Recherches sur l’embryon: le temps de la réflexion
Faut-il autoriser l'importation de cellules souches d'embryons humains à fins de recherche médicale? Si la loi suisse ne s'y oppose pas formellement, la Commission nationale d'éthique pour la médecine humaine (CNE) refuse de brûler les étapes et appelle à un vaste débat.
Pour la médecine, les cellules souches représentent un espoir formidable. Dans les premières heures suivant sa conception, l’embryon est composé de «briques» rigoureusement identiques. Ces cellules non encore spécialisées peuvent servir de «matière première» pour de vraies «usines à pièces de rechange» où l’on pourra un jour cultiver aussi bien des tissus que des organes entiers.
On sait désormais que l’organisme adulte possède aussi quelques cellules souches et que celles-ci peuvent être prélevées sans dommage pour le «donneur». Mais les techniques sont loin d’être au point et, de l’avis des spécialistes, l’embryon restera encore pour longtemps une source irremplaçable de ce précieux matériau de base.
Or, pour le prélever, il faut d’abord détruire un embryon. D’où l’importance de la question éthique.
Le législateur n’y avait pas pensé
En Suisse, la loi de 1998 interdit la production d’embryons in-vitro à d’autres fins que l’implantation dans l’utérus d’une mère souffrant d’infertilité. Malgré cela, les hôpitaux et les laboratoires disposent de centaines d’embryons congelés dans de l’azote liquide, produits avant la promulgation de cette loi – soit dit en passant l’une des plus restrictives du monde.
Le fait n’a rien de choquant. Pour une opération aussi délicate que la fécondation in-vitro, la science se doit de prendre toutes les précautions nécessaires et il est couramment d’usage de «fabriquer» des embryons en surnombre.
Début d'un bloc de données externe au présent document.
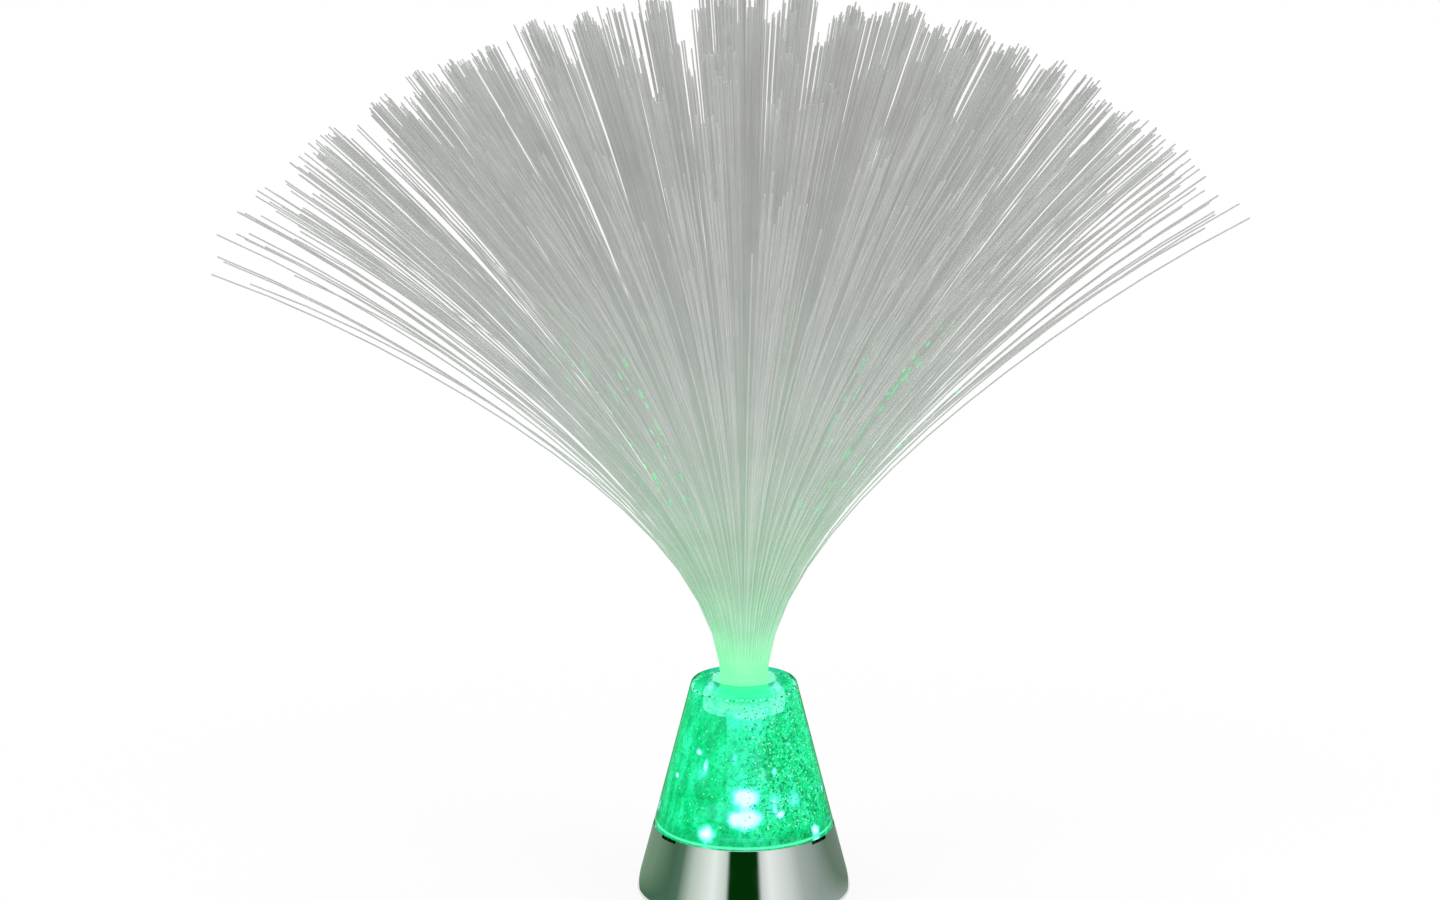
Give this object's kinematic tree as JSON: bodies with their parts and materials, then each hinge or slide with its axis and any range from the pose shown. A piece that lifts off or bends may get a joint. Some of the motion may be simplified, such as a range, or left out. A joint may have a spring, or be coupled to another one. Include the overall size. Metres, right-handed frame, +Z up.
{
  "type": "fibre optic table lamp",
  "caption": "Battery LED table lamp: a spray of optical fibres in a clear glitter-filled cone on a chrome base, with a bottom switch and battery door.",
  "frame": {"origin": "on the lamp's axis, at the level of the table that its feet stand on", "axes": "+Z up along the lamp's axis, -Y towards the viewer of the picture, +X to the viewer's right"},
  "size_m": [0.3612, 0.3612, 0.33],
  "materials": {
    "chrome": "bright vacuum-plated chrome on plastic, mirror smooth",
    "clear_crystal": "polished clear acrylic, lit green from inside",
    "glitter_liquid": "clear liquid full of fine green and gold glitter",
    "clear_acrylic": "clear acrylic",
    "milky_plastic": "milky translucent plastic, lit from below",
    "fibre": "grey-white translucent optical fibre, glowing green near its root",
    "black_plastic": "fine moulded texture",
    "white_plastic": "smooth moulded white",
    "rubber": "matt rubber",
    "screw_steel": "zinc-plated steel",
    "contact_steel": "nickel-plated spring steel",
    "cell_sleeve": "printed foil sleeve over a steel can",
    "circuit_board": "green solder mask on glass fibre board",
    "component": "moulded epoxy",
    "led_lens": "clear epoxy lens, lit",
    "red_wire": "red insulation",
    "black_wire": "black insulation",
    "yellow_wire": "yellow insulation"
  },
  "bodies": {
    "base": {"base_shell": "chrome", "battery_1": "cell_sleeve", "battery_2": "cell_sleeve", "battery_3": "cell_sleeve", "battery_spring_1": "contact_steel", "battery_spring_2": "contact_steel", "battery_spring_3": "contact_steel", "board_screw_1": "screw_steel", "board_screw_2": "screw_steel", "board_screw_3": "screw_steel", "bottom_plate": "black_plastic", "contact_bridge_1": "contact_steel", "contact_bridge_2": "contact_steel", "contact_negative": "contact_steel", "contact_positive": "contact_steel", "controller_chip": "component", "crystal_floor": "clear_acrylic", "crystal_shell": "clear_crystal", "fill_plug": "rubber", "foot_1": "rubber", "foot_2": "rubber", "foot_3": "rubber", "foot_4": "rubber", "glitter_liquid": "glitter_liquid", "led_1": "led_lens", "led_2": "led_lens", "led_3": "led_lens", "led_4": "led_lens", "led_board": "circuit_board", "light_guide": "clear_acrylic", "plate_screw_1": "screw_steel", "plate_screw_2": "screw_steel", "plate_screw_3": "screw_steel", "plate_screw_4": "screw_steel", "reflector_plate": "white_plastic", "resistor_1": "component", "resistor_2": "component", "resistor_3": "component", "switch_body": "black_plastic", "wire_black": "black_wire", "wire_red": "red_wire", "wire_yellow": "yellow_wire"},
    "spray": {"fibre_ferrule": "milky_plastic", "fibre_spray_1": "fibre", "fibre_spray_2": "fibre", "fibre_spray_3": "fibre", "fibre_spray_4": "fibre"},
    "battery_cover": {"battery_door": "black_plastic", "door_screw": "screw_steel"},
    "switch_slider": {"switch_knob": "white_plastic"}
  },
  "joints": [
    {"name": "spray_lift", "type": "slide", "parent": "base", "child": "spray", "axis": [0, 0, 1], "range_m": [0, 0.03]},
    {"name": "battery_door_hinge", "type": "hinge", "parent": "base", "child": "battery_cover", "pos_m": [0.0251, 0, 0.0015], "axis": [0, -1, 0], "range_deg": [0, 60]},
    {"name": "power_switch", "type": "slide", "parent": "base", "child": "switch_slider", "axis": [1, 0, 0], "range_m": [0, 0.003]}
  ]
}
Pas question toutefois de les utiliser à des fins de recherche, puisque la loi suisse l’interdit désormais.
«En fait, la loi de 98 était dirigée contre le diagnostic pré-implantatoire, voire contre le choix préalable du sexe de l’enfant à naître, explique le docteur Jean Martin, médecin cantonal vaudois et membre de la CNE. Il s’agit d’un compromis politique entre ceux qui ne voulaient pas entendre parler de procréation médicalement assistée et les partisans d’une vision plus large, sur le modèle anglo-saxon».
Ne pas brûler les étapes
Instituée cet été par le Conseil fédéral, la CNE trouve ici l’occasion de son premier débat. Au mois de juin, deux chercheurs genevois ont demandé le soutien du Fonds national de la recherche scientifique (FNRS) pour importer des embryons des Etats-Unis afin de cultiver des cellules de muscle cardiaque, en vue de soigner éventuellement les séquelles d’un infarctus.
Avant de donner son feu vert, le Fonds a tenu à prendre l’avis de la CNE. D’un point de vue strictement juridique, la question est pourtant déjà réglée. Selon un avis de droit, la loi actuelle, qui n’a pas prévu le cas, ne saurait s’opposer à cette importation. Deux commissions d’éthique ont également donné leur feu vert.
«Malgré cela, il fallait en discuter, estime le professeur Alex Mauron, directeur de l’Unité de recherche et d’enseignement en bioéthique de l’Université de Genève, également membre de la CNE. Bien que notre Commission soit divisée, tout le monde était quand même d’accord pour ne pas créer de fait accompli. Tout le débat est de savoir si cette importation est éthiquement ou politiquement acceptable».
Reste à voir ce que décidera le FNRS, qui doit donner son avis vendredi. La CNE, de son côté, veut relancer le débat, et notamment placer les parlementaires devant leurs responsabilités. Si vraiment la Suisse entend donner un coup de frein à la recherche sur les cellules souches d’embryons humains, ce sera en dernier ressort aux politiques de le dire.